Maybe not stylistically quite, maybe in "tone" etc He has a poem that refers to Mason and Curnow and he also has a "homage" to other poets (I missed off Murray Edmond who was there, but I think both he and Martin are dedicatees)...but he has some great poems in there...
Michael Steven mentioned how 'Dwarf with a Billiard Cue' was the book that got him to reading Smithyman...then he mentioned "Building Programme" in 'Earthquake Weather', which he recalled as we saw some chaps welding a gate or mail box across the road from the Library...
Bob also has poems (in one anthology I saw) about buildings or construction.
The distance between Smithyman and Orr may not be as fundamental as many might think.
Got me reading Smithy again...
Which reminds me, that eminent character, pianist, poet of some order, controversialist, but generally nice fellow: Mr Denys Trussel was ALSO there...so many were there though!
Looking at and listening to the beginning of the universe, I should have said...
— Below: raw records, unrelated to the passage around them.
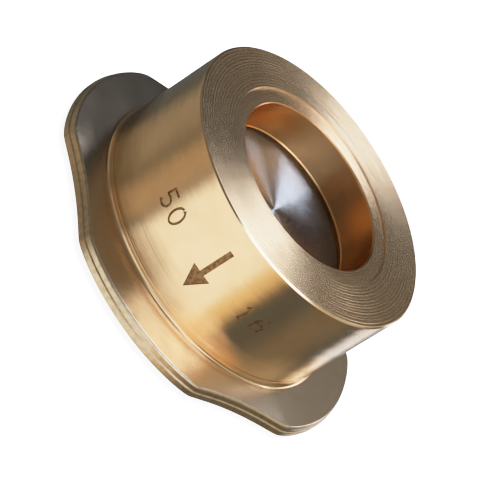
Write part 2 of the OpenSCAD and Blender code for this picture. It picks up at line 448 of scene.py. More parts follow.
@dataclass
class TurnedSection:
    """A closed section that is turned round the axis.

    Attributes:
        corners: The section's corners, in order, with the metal on the left of the way round.
        outlines: Radius of each plan shape at an angle, and the section's radius it stands for.
        arc_steps: Strips in each rounded corner.
        margin: Width of the narrow strip beside each rounded corner, which keeps flats flat.
        groove_depth: Depth of the gasket grooves.
        groove_steps: Strips in each gasket groove.
        soft_share: Greatest share of a side that a rounded corner takes up.
    """

    corners: list[Corner]
    outlines: dict[Outline, tuple[np.ndarray, float]] = field(default_factory=dict)
    arc_steps: int = 3
    margin: float = 0.12
    groove_depth: float = 0.045
    groove_steps: int = 6
    soft_share: float = 0.45

    def path(self) -> tuple[list[np.ndarray], list[Finish]]:
        """Works out the rows of the section.

        Returns:
            A row for each ring of points, and the finish of the strip that follows it.
        """
        rows: list[np.ndarray] = []
        finishes: list[Finish] = []
        points = [corner.row() for corner in self.corners]
        for i, corner in enumerate(self.corners):
            before, here, after = points[i - 1], points[i], points[(i + 1) % len(points)]
            soft = self._rounding(i, points)
            if soft > 0:
                start, end = _towards(here, before, soft), _towards(here, after, soft)
                for step in range(self.arc_steps + 1):
                    t = step / self.arc_steps
                    rows.append((1 - t) ** 2 * start + 2 * t * (1 - t) * here + t * t * end)
                    finishes.append(corner.finish)
            else:
                end = here
                rows.append(here)
                finishes.append(corner.finish)
            self._straight(rows, finishes, corner, end, self._next_start(i, points))
        return rows, finishes

    def _rounding(self, i: int, points: list[np.ndarray]) -> float:
        """How far the rounding of a corner reaches, which the sides that meet there limit.

        Args:
            i: The corner's number.
            points: The row of each corner.

        Returns:
            The distance from the corner, in millimetres.
        """
        before, here, after = points[i - 1], points[i], points[(i + 1) % len(points)]
        return min(self.corners[i].soft, self.soft_share * min(_span(before, here), _span(here, after)))

    def _next_start(self, i: int, points: list[np.ndarray]) -> np.ndarray:
        """The point at which the rounding of the corner after number i starts."""
        after = (i + 1) % len(points)
        return _towards(points[after], points[i], self._rounding(after, points))

    def _straight(
        self, rows: list[np.ndarray], finishes: list[Finish], corner: Corner,
        start: np.ndarray, end: np.ndarray,
    ) -> None:
        """Adds the rows between two corners: a narrow strip at each end, and the cuts or grooves.

        Args:
            rows: The rows so far, which are added to.
            finishes: The finishes so far, which are added to.
            corner: The corner that the straight starts from.
            start: Its first point.
            end: Its last point.
        """
        length = _span(start, end)
        edge = min(self.margin, length / 4) / max(length, TINY)
        shares = [edge + (1 - 2 * edge) * k / corner.cuts for k in range(corner.cuts + 1)]
        depths = [0.0] * len(shares)
        if corner.grooves:
            steps = self.groove_steps * corner.grooves
            shares = [edge + (1 - 2 * edge) * k / steps for k in range(steps + 1)]
            turns = [math.tau * k / self.groove_steps for k in range(steps + 1)]
            depths = [self.groove_depth * (1 - math.cos(turn)) / 2 for turn in turns]
        inward = math.copysign(1.0, end[0] - start[0])
        for share, depth in zip(shares, depths):
            row = start + (end - start) * share
            row[1] += depth * inward
            rows.append(row)
            finishes.append(corner.finish)

    def build(self, name: str) -> bpy.types.Object:
        """Makes the turned piece as one closed mesh.

        Args:
            name: The piece's name.

        Returns:
            The new object.
        """
        rows, finishes = self.path()
        angles = np.arange(TURN_STEPS) * math.tau / TURN_STEPS
        points = np.zeros((len(rows), TURN_STEPS, 3))
        for i, row in enumerate(rows):
            radius = np.full(TURN_STEPS, row[0])
            for kind, (curve, nominal) in self.outlines.items():
                radius = radius + row[kind.value] * (curve - nominal)
            level = np.full(TURN_STEPS, row[1])
            points[i] = np.stack([radius * np.cos(angles), radius * np.sin(angles), level], 1)
        quads, kinds = [], []
        for i, finish in enumerate(finishes):
            here, there = i * TURN_STEPS, (i + 1) % len(rows) * TURN_STEPS
            for j in range(TURN_STEPS):
                k = (j + 1) % TURN_STEPS
                quads.append((here + j, here + k, there + k, there + j))
                kinds.append(finish)
        return mesh_object(name, points.reshape(-1, 3), quads, kinds)


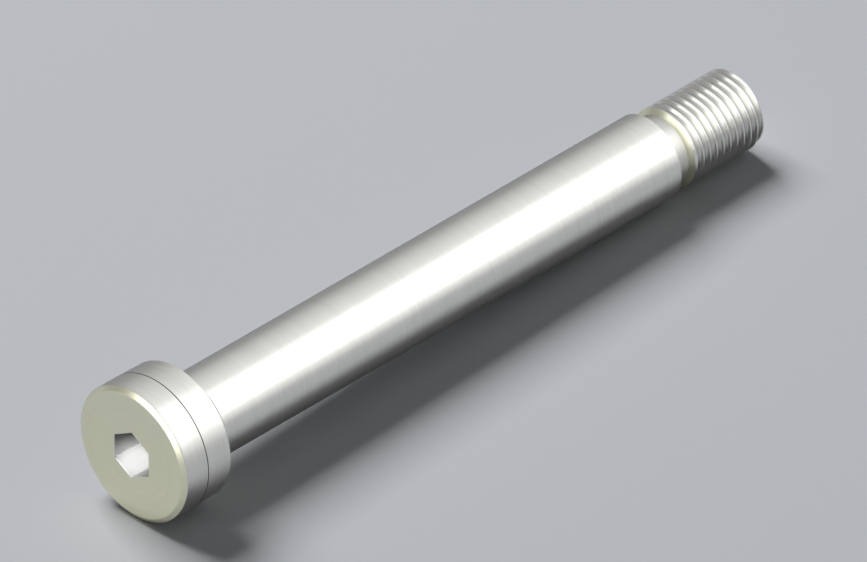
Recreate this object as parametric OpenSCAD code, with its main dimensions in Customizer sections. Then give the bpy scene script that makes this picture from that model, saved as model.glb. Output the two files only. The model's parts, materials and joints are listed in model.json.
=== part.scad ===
// Hexagon socket head shoulder bolt, turned in one piece, in millimetres.
// The origin is the middle of the seat under the head. The bolt lies as it comes to
// rest: its axis points along +X and dips a little, because the head is wider than
// the threaded end. The thread is kept as its plain crest cylinder.

/* [Head] */
// Diameter of the straight band at the top of the head
head_d = 16; // [13:0.1:24]
// Height of the whole head, from its seat to its top
head_h = 7; // [5.8:0.1:12]
// Height of the lower part of the head, which narrows towards the seat
head_taper_h = 3.5; // [1:0.1:4.5]
// How much smaller the head's radius is at the seat than at the band
head_taper = 0.1; // [0.05:0.05:0.4]
// Width of the chamfer round the head's top, seen from above
head_chamfer = 0.6; // [0.2:0.1:1.2]

/* [Socket] */
// Hexagon across flats
socket_af = 5; // [3:0.1:6]
// Depth of the full hexagon
socket_depth = 4.5; // [3:0.1:5.4]
// Angle of the drilled point under the hexagon
socket_point = 120; // [100:5:140]
// How much smaller the drilled point is than the hexagon across flats
socket_drill_under = 0.1; // [0.05:0.05:0.4]

/* [Shoulder] */
// Diameter of the ground shoulder
shoulder_d = 10; // [8.3:0.1:12]
// Length of the shoulder, from the seat to the step at its end
shoulder_l = 70; // [20:1:120]
// Length of the grinding relief under the head
relief_l = 1.85; // [1:0.05:2.5]
// Depth of the grinding relief below the shoulder
relief_depth = 0.3; // [0.1:0.05:0.5]
// Radius of the fillet between the relief and the seat under the head
relief_fillet = 0.25; // [0.1:0.05:0.4]

/* [Threaded end] */
// Width of the step from the shoulder down to the thread's crest
end_step = 0.4; // [0.2:0.1:0.8]
// Length of the threaded end, from the step to the tip
end_l = 13; // [8:0.5:25]
// Length of the neck between the step and the thread
neck_l = 2; // [1:0.1:3]
// Depth of the neck below the thread's crest
neck_depth = 0.6; // [0.3:0.05:1]
// Radius of the fillet between the neck and the step
neck_fillet = 0.2; // [0.1:0.05:0.4]

/* [Chamfers] */
// Slope of every chamfer, measured from the flat face it starts at
chamfer_angle = 35; // [20:1:50]

/* [Hidden] */
$fn = 128;

steel = [0.79, 0.79, 0.76];
cut_over = 1;

head_r = head_d / 2;
head_seat_r = head_r - head_taper;
shoulder_r = shoulder_d / 2;
relief_r = shoulder_r - relief_depth;
crest_r = shoulder_r - end_step;
neck_r = crest_r - neck_depth;
tip_x = shoulder_l + end_l;
socket_corner_r = socket_af / sqrt(3);
drill_r = (socket_af - socket_drill_under) / 2;

fillet_steps = 6;

// Height of a chamfer that is this wide
function chamfer_h(width) = width * tan(chamfer_angle);

// Quarter round in the corner where a face at this place meets a cylinder of this radius
function fillet(place, radius, size) = [
    for (i = [0:fillet_steps])
        let (turn = 90 * i / fillet_steps)
            [place + size * (1 - cos(turn)), radius + size * (1 - sin(turn))]
];

// Half of the bolt's section, as [distance along the bolt, radius], from top to tip
head_outline = [
    [-head_h, 0],
    [-head_h, head_r - head_chamfer],
    [-head_h + chamfer_h(head_chamfer), head_r],
    [-head_taper_h, head_r],
    [0, head_seat_r]
];
shoulder_outline = [
    [relief_l, relief_r],
    [relief_l + chamfer_h(relief_depth), shoulder_r],
    [shoulder_l, shoulder_r]
];
thread_outline = [
    [shoulder_l + neck_l, neck_r],
    [shoulder_l + neck_l + chamfer_h(neck_depth), crest_r],
    [tip_x - chamfer_h(neck_depth), crest_r],
    [tip_x, neck_r],
    [tip_x, 0]
];
bolt_outline = concat(
    head_outline,
    fillet(0, relief_r, relief_fillet),
    shoulder_outline,
    fillet(shoulder_l, neck_r, neck_fillet),
    thread_outline
);

// The bolt lies on a rim of its head and on one corner nearer the tip. The dip is the
// slope of the line that touches both, with every other corner on its upper side.
function slope(rim, corner) = atan((rim[1] - corner[1]) / (corner[0] - rim[0]));
head_rims = [head_outline[3], head_outline[4]];
end_corners = [shoulder_outline[2], thread_outline[2]];
rest_dip = max([for (rim = head_rims) min([for (corner = end_corners) slope(rim, corner)])]);

// The seam of the turned faces runs along the bolt's side, clear of where it rests
module turned_body() {
    rotate([0, 0, 90])
        rotate_extrude()
            polygon([for (p = bolt_outline) [p[1], p[0]]]);
}

// Two of the hexagon's corners point straight up and down on the lying bolt
module hexagon_socket() {
    translate([0, 0, -head_h - cut_over])
        cylinder(r = socket_corner_r, h = cut_over + socket_depth, $fn = 6);
}

module drilled_point() {
    drill_start = -head_h + socket_depth / 2;
    drill_end = -head_h + socket_depth;
    rotate_extrude()
        polygon([
            [0, drill_start],
            [drill_r, drill_start],
            [drill_r, drill_end],
            [0, drill_end + drill_r / tan(socket_point / 2)]
        ]);
}

module shoulder_bolt() {
    color(steel)
        rotate([0, 90 + rest_dip, 0])
            difference() {
                turned_body();
                hexagon_socket();
                drilled_point();
            }
}

shoulder_bolt();
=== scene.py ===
import json
import math
from collections import namedtuple

import bmesh
import bpy
from mathutils import Matrix, Vector


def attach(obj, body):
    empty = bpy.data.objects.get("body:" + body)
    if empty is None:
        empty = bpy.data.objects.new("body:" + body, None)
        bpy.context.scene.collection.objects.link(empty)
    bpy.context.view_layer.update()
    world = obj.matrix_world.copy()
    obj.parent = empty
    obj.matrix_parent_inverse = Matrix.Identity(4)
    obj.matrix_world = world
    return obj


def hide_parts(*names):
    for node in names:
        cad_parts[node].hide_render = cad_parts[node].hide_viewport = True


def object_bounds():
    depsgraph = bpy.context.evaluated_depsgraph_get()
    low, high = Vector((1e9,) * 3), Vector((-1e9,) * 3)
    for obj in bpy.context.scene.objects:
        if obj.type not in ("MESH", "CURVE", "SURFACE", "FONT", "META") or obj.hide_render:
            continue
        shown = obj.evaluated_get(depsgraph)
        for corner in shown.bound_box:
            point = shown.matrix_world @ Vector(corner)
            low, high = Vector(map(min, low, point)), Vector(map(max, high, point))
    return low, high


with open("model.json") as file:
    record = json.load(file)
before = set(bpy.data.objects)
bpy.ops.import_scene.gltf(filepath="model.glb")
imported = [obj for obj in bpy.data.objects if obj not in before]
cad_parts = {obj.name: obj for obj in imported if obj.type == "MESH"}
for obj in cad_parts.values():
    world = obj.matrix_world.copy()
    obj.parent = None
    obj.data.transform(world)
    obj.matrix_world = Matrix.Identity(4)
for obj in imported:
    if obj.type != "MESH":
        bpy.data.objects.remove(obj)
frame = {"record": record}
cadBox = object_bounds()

mm = 0.001
micron = 0.000001
fullTurn = 2 * math.pi
touching = micron / 10  # a point this near a place lies on it
weldGap = micron / 2  # points of two finished parts this near each other are joined
boxRoom = 0.01 * mm  # keeps the finer mesh inside the frame's box

# The bolt is modelled lying along X, head first, and is dipped into its resting place at the end.
mounts = {mount["name"]: mount for mount in frame["record"]["mounts"]}
seatPlace = Vector(mounts["under_head_seat"]["pos_m"])
boltAxis = Vector(mounts["under_head_seat"]["axis"]).normalized()
restDip = math.atan2(-boltAxis.z, boltAxis.x)
restTurn = Matrix.Rotation(restDip, 4, "Y")


def alongBolt(mountName):
    return (Vector(mounts[mountName]["pos_m"]) - seatPlace).dot(boltAxis)


# Sizes that the frame already has
headHeight = -alongBolt("hexagon_socket")
headRadius = cadBox[1].y - boxRoom
shoulderLength = alongBolt("shoulder_step")
shoulderRadius = mounts["shoulder"]["dims"]["r_mm"] * mm
crestRadius = mounts["threaded_end"]["dims"]["r_mm"] * mm
crestLength = mounts["threaded_end"]["dims"]["length_mm"] * mm
crestStart = alongBolt("threaded_end") - crestLength / 2
print("frame: head %.1f mm, shoulder %.1f mm, crest from %.2f mm"
      % (headHeight / mm, shoulderLength / mm, crestStart / mm))

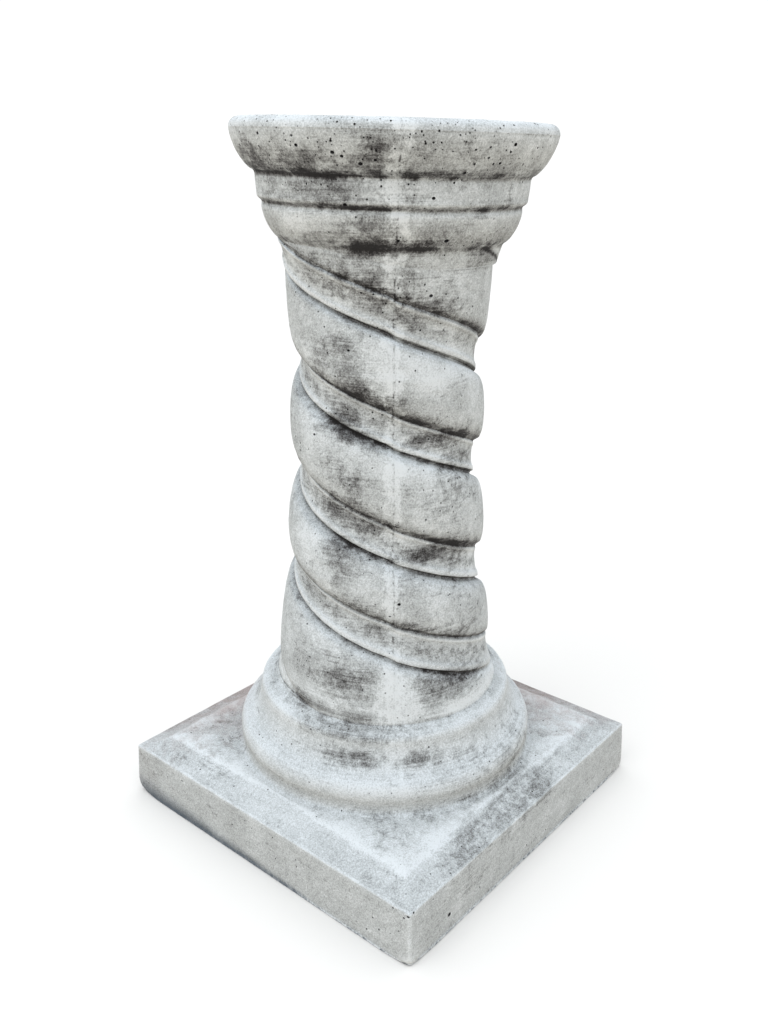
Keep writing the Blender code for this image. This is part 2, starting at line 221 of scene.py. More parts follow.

That is, if we can believe any of that or if there is indeed any such thing as a beginning...and so on.
I forgot to mention Murray Haddow who is an interesting character and a likeable fellow. He is also quite a brilliant performance poet. I know Maps doesn't agree but I reckon he would get on well in Tonga with that Club...he's a kind of performance "genius" although as far as those things go...(he's not much like some of these "rappers" or hip-hop guys: quite unique.
Now Bob is not a particularly good reader even of his own poetry. He is modest and a good fellow, but not flamboyant until he is too drunk (and he and I used to get drunk together...) and then he is too far gone: but I saw Haddow perform once and that hour or so he was there was extraordinary.
Bill Direen, with his ability, is also part of the academic circuit, whereas the working class Haddow is on the outer so to speak...although these things are never clear.
Smithyman had a plum position it has to be said (genius or not) and the AUP published book after book of his work. It is good poetry, great in fact. But it helps to know those who it is "valuable" to know in this world, and to be in "academia".